Holy Motors | Movie review
Denis Lavant tackles the role(s) of a lifetime in Leos Carax’s crazed Cannes favorite.

Denis Lavant, right, in Holy Motors
Some day, an editor is going to put together a highlight reel of Denis Lavant’s greatest performances. Will most of it be scenes from Holy Motors? The mercurial French veteran tackles a career’s worth of plum parts in Leos Carax’s madly inspired new movie. As Monsieur Oscar, an actor in practice if not profession, Lavant travels the streets of Paris in a bone-white limousine, disembarking every few minutes to don a different disguise. Here he is as a hunchbacked homeless woman, begging for change and spitting strange poetry. There he is as a horny, finger-chomping sewer troll—a role he already occupied in Carax’s daft contribution to the omnibus film Tokyo! And wait till you see the star slip into spandex for a motion-capture recording session, executed with the same frenzied grace he brought to the dance finale of Beau Travail.

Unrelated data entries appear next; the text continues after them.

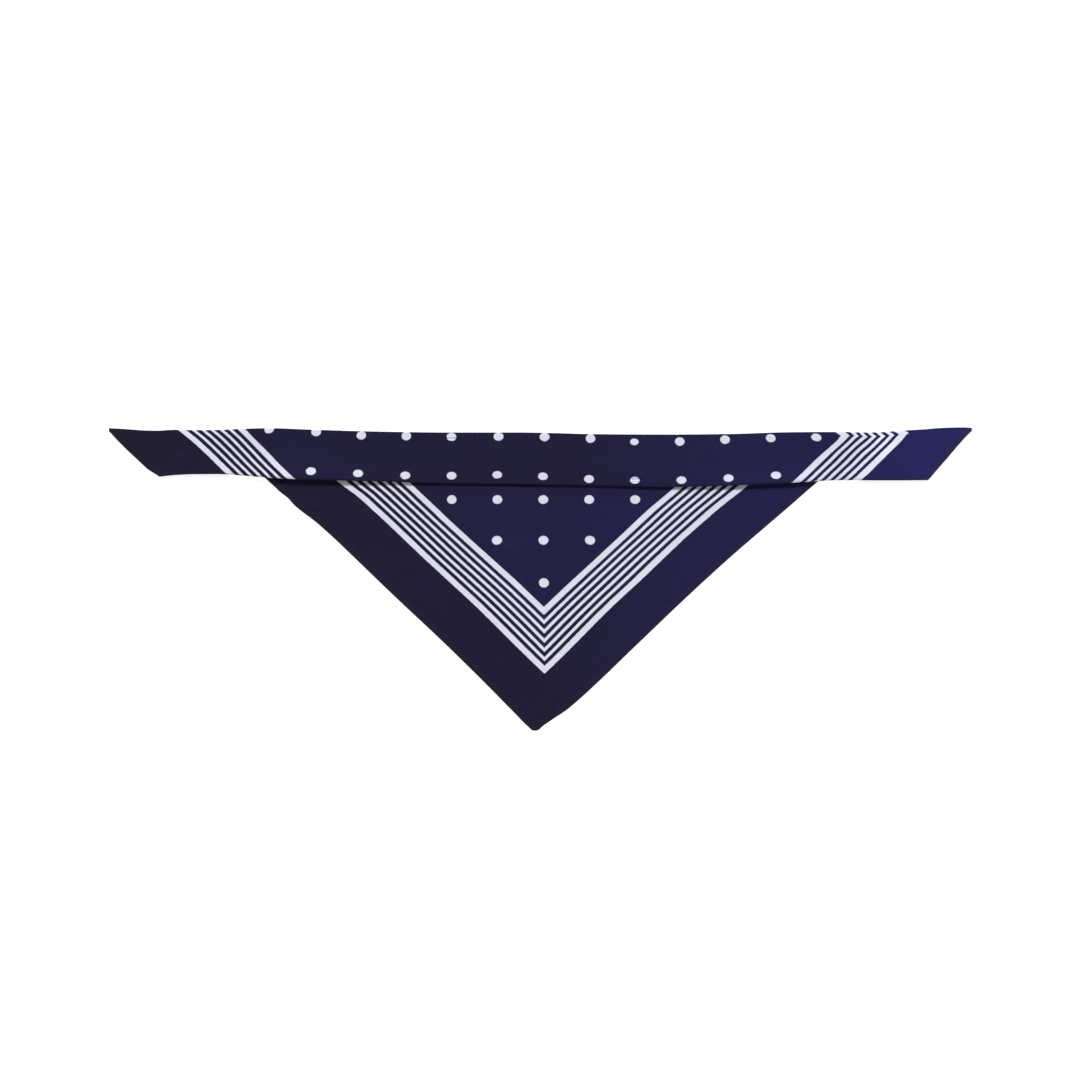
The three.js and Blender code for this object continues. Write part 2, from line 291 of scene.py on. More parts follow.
# How much further out than that the border lies, in dot pitches, at its outer edge, its middle and its inner edge,
# on the left (l) and on the right (r); the middle's counts from the mean of the other two.
DROP_BORDER = rows(
    "y out_l mid_l in_l in_r mid_r out_r",
    (-88.0, 0.000, 0.000, 0.000, 0.000, 0.000, 0.000),
    (-45.0, 0.002, 0.004, 0.000, 0.000, 0.000, 0.000),
    (-19.8, 0.006, 0.006, -0.012, -0.004, 0.002, -0.001),
    (-1.0, 0.001, 0.000, -0.008, -0.012, 0.012, -0.009),
    (17.7, -0.001, -0.004, -0.015, -0.026, 0.022, -0.004),
    (36.5, 0.014, 0.002, -0.020, -0.024, 0.014, 0.002),
    (55.3, 0.034, 0.008, -0.010, -0.006, 0.008, -0.014),
    (64.7, 0.038, 0.008, 0.008, 0.004, 0.010, -0.027),
    (74.1, 0.040, 0.011, 0.020, -0.010, 0.016, -0.055),
    (79.7, 0.030, 0.020, 0.030, -0.022, 0.026, -0.081),
    (85.3, -0.005, 0.028, 0.036, -0.030, 0.028, -0.096),
    (90.0, -0.030, 0.030, 0.040, -0.035, 0.028, -0.105),
)
BAND_BORDER = rows(
    "y out_l mid_l in_l in_r mid_r out_r",
    (93.8, -0.004, 0.014, 0.000, -0.010, 0.012, 0.028),
    (99.4, 0.000, 0.010, 0.007, 0.006, 0.010, 0.009),
    (109.7, 0.014, -0.018, 0.002, 0.020, -0.015, 0.020),
    (117.0, 0.035, -0.024, 0.002, 0.016, -0.006, 0.022),
    (125.7, 0.046, -0.013, -0.006, -0.018, 0.014, -0.001),
    (130.4, 0.045, 0.000, -0.010, -0.030, 0.020, -0.014),
    (134.1, 0.034, 0.008, -0.012, -0.012, -0.014, 0.002),
    (136.0, 0.027, 0.007, -0.009, -0.012, -0.044, 0.008),
    (138.0, 0.020, 0.004, -0.006, -0.016, -0.084, -0.030),
    (141.0, 0.010, 0.000, 0.000, -0.018, -0.090, -0.050),
)
# Where a small pinch takes up cloth: how much more of it there is along u and v, and how far that reaches.
PINCHES = rows(
    "u v more_u more_v reach",
    (2.0, 0.0, 0.15, 0.32, 0.24),
    (2.0, -1.0, 0.03, 0.10, 0.20),
    (-2.0, 0.0, 0.0, 0.06, 0.20),
)

# ---------------------------------------------------------------- unevenness of the laying
# Soft ridges (height over 0) and troughs (under 0) in one layer, along a line from a to b, bowed sideways.
CREASES = rows(
    "lane ax ay bx by width height bow",
    (6, -74, 132.8, -93, 132.2, 0.60, -1.00, 0.2),
    (6, -150, 131.5, -92, 134.2, 3.0, -0.40, -0.8),
    (6, 98, 127.4, 84, 134.8, 0.60, -0.80, 0.3),
    (6, 101, 94.3, 79, 93.3, 0.60, -1.15, -0.3),
    (6, 96, 96.4, 118, 93.5, 2.2, -0.40, 0.6),
    (6, -352, 121, -318, 133, 4.0, 0.50, 2.0),
    (6, -236, 112, -176, 104, 5.0, 0.45, 3.0),
    (6, -30, 119, 52, 113, 6.0, 0.40, -3.0),
    (6, 142, 112, 196, 118, 5.0, 0.40, 2.5),
    (6, 296, 124, 338, 108, 4.5, 0.45, -2.0),
    (2, -236, 74, -196, 60, 4.5, 0.70, 2.0),
    (2, -190, 76, -150, 34, 7.0, 0.50, 3.0),
    (2, -92, 70, -66, 8, 8.0, 0.45, -4.0),
    (2, 40, 58, 30, -30, 9.0, 0.40, 5.0),
    (2, 116, 72, 84, 14, 7.0, 0.50, -4.0),
    (2, 211, 90, 227, 70, 4.2, -0.55, 1.0),
    (2, 240, 84, 205, 60, 5.5, 0.50, 2.0),
    (2, 70, -58, 34, -98, 5.0, 0.45, 2.5),
    (2, -76, -52, -38, -92, 5.5, 0.45, -2.0),
    (1, -150, 50, -90, -20, 7.0, 0.25, 3.0),
    (1, 60, 40, 120, 10, 7.0, 0.22, 3.0),
)
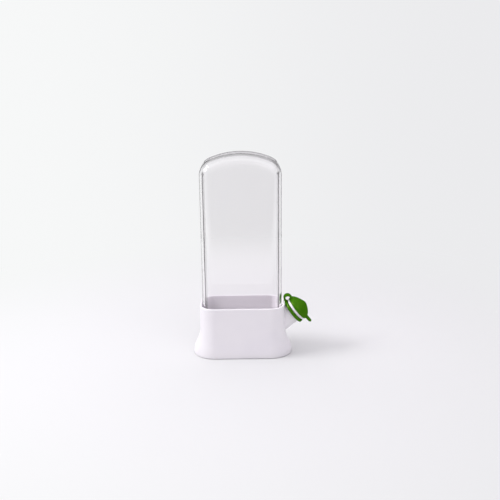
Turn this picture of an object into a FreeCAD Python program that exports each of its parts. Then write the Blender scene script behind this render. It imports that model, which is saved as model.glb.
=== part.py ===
import FreeCAD, Part

import math
import os

# Herb keeper: a water base with a filler spout on one end, a clear capsule
# that stands in the base and is closed by a sliding front panel, and a soft
# leaf-shaped cap that is tethered to the spout.
# Millimetres. +Z is up, +X points to the spout and -Y is the front.
# The origin is the middle of the underside, on the surface it stands on.

# Whole object
overall_height = 278.0

# Base body, at the rim
rim_length = 115.0
rim_depth = 60.0
rim_height = 72.3
rim_corner = 19.5
base_wall = 2.8
rim_round = 1.1

# The ends of the base flare out towards the foot, in two arcs
flare_reach = 10.4
flare_top = 42.0
flare_foot = 3.0
flare_hollow_share = 0.73
flare_sections = 10

# Bottom plate, let into the underside of the base body
foot_gap = 0.8
foot_round = 0.7
plate_thickness = 4.0
plate_let_in = 1.4
plate_fit = 0.1
plate_rib_height = 3.0
plate_rib_wall = 1.6
plate_rib_fit = 0.4

# Ledges inside the base that the capsule stands on
seat_depth = 21.0
ledge_length = 14.0
ledge_reach = 3.8
ledge_height = 6.0
ledge_spacing = 50.0

# Capsule: back shell and front panel
capsule_fit = 1.2
shell_wall = 2.4
arch_radius = 105.0
arch_corner = 22.0
seam_gap = 0.3

# Above the rails the panel reaches back over the shell, as a hood
hood_reach = 9.0

# Rails that guide the front panel, a tongue in a groove on each side
rail_width = 5.0
rail_lip = 1.2
rail_land = 5.0
rail_back = 6.0
groove_depth = 4.0
tongue_fit = 0.3

# Finger grips, one recess in each side
grip_bottom = 120.0
grip_length = 48.0
grip_breadth = 24.0
grip_corner = 5.0

# Spout, a straight neck that leaves the end of the base at a slope
spout_slope = 38.5
spout_drop = 24.5
neck_radius = 14.0
bore_radius = 11.7

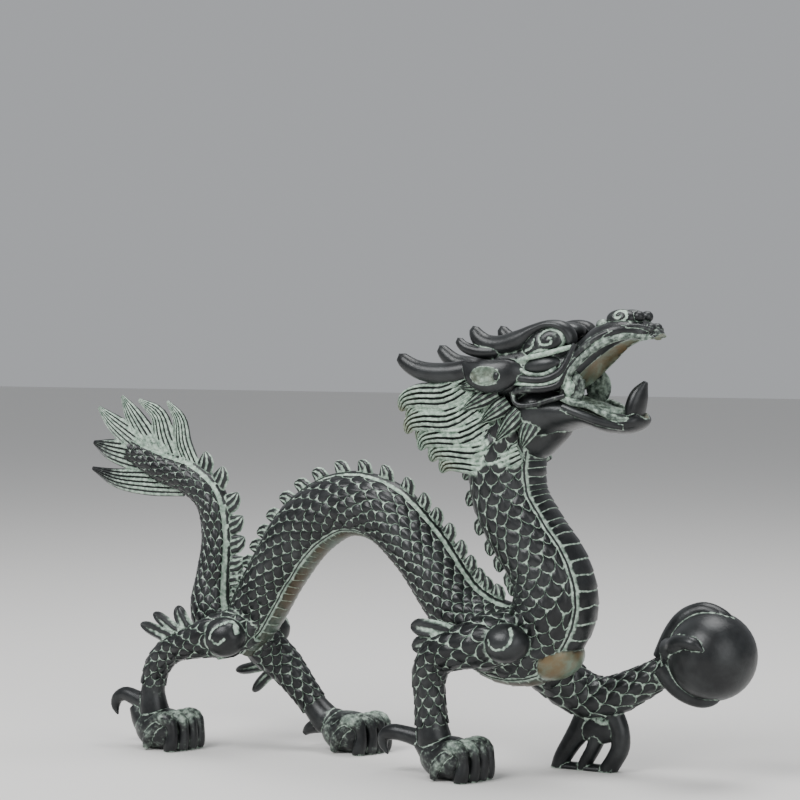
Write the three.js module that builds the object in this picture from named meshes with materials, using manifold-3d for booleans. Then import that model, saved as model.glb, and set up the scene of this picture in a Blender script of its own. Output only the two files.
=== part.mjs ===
// A walking dragon, cast hollow in bronze as one piece.
// It stands on three clawed feet and on the tuft of its raised left elbow, and holds a pearl in that paw.
// Millimetres, +Z up, +X towards the head, +Y the dragon's left side.
// The origin is on the ground, at the middle of the plan.
import * as THREE from 'three';
import { mergeVertices } from 'three/addons/utils/BufferGeometryUtils.js';
import Module from 'manifold-3d';

const wasm = await Module();
wasm.setup();

// Driving dimensions
const HEAD_HALF_WIDTH = 22;
const LIP_HALF_WIDTH = 18;
const FRONT_LEG_Y = -26;
const NEAR_REAR_LEG_Y = -22;
const FAR_REAR_LEG_Y = 19;
const ARM_Y = 32;
const PEARL_RADIUS = 22.8;
const PEARL_CENTRE = [161.5, ARM_Y, 63];
const TOE_RADIUS = 3.7;
const TOE_SPACING = 6.1;
const SPINE_LEAF_PITCH = 9.3;
const SPINE_LEAF_LEAN = 3.5;
const SPINE_RIDGE_HEIGHT = 1;
const TRUNK_SECTION = [0, 11, 52, 92, 136, 180, -136, -92, -52, -11];
const FIN_HALF_THICKNESS = 3.2;
const BRONZE = { color: 0x1d1f1c, roughness: 0.42, metalness: 0.8 };

// The trunk's centre lines, x, z and radius, and the stretch of each whose back carries leaves, in millimetres.
// The back rises from the chest into an arch, and the tail rises from the haunches.
const TRUNK = {
  neck: {
    line: [
      [66, 176, 19], [63, 160, 19.6], [65, 140, 19.2], [76, 121, 19.4], [88, 103, 20.2], [90, 86, 21.5],
      [82, 70, 20],
    ],
    leavesFrom: 12,
    leavesTo: 80,
    leafHeight: 6,
  },
  back: {
    line: [
      [98, 72, 15], [82, 68, 21.5], [62, 67, 20.5], [38, 81, 16.6], [12, 113, 15.8], [-10, 131, 16.4],
      [-33, 134, 16.8], [-56, 121, 17], [-74, 98, 15.6], [-90, 72, 14.6], [-101, 58, 11],
    ],
    leavesFrom: 54,
    leavesTo: 252,
    leafHeight: 6.4,
  },
  tail: {
    line: [
      [-107, 54, 9], [-113, 64, 13], [-117, 76, 12.4], [-117, 91, 10.2], [-115, 113, 8.2], [-118, 134, 8.6],
      [-132, 144, 8.6], [-152, 150, 8], [-170, 159, 5.5],
    ],
    leavesFrom: 22,
    leavesTo: 97,
    leafHeight: 8.6,
  },
};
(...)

As you might surmise, this is a movie about movies, with each of Lavant’s transformations functioning as a gateway into a different genre. Some of the episodes are more compelling than others. (We’d trade the whole monster rampage for just a few more bittersweet moments with Kylie Minogue’s fellow entertainer, who sings a showstopping show tune in an abandoned department store.) Yet even at its most self-indulgent, Holy Motors never lacks for feeling. Lavant invests his odyssey of oddball gigs with the weariness of an aging thespian, losing a little more of himself in every new character. That we can get wrapped up in his one-act performances, despite the constant reminder that each is nothing more than a masquerade, feels like a tribute to cinema’s victory over logic and reason. That, and a testament to the fearless shape-shifter at center stage.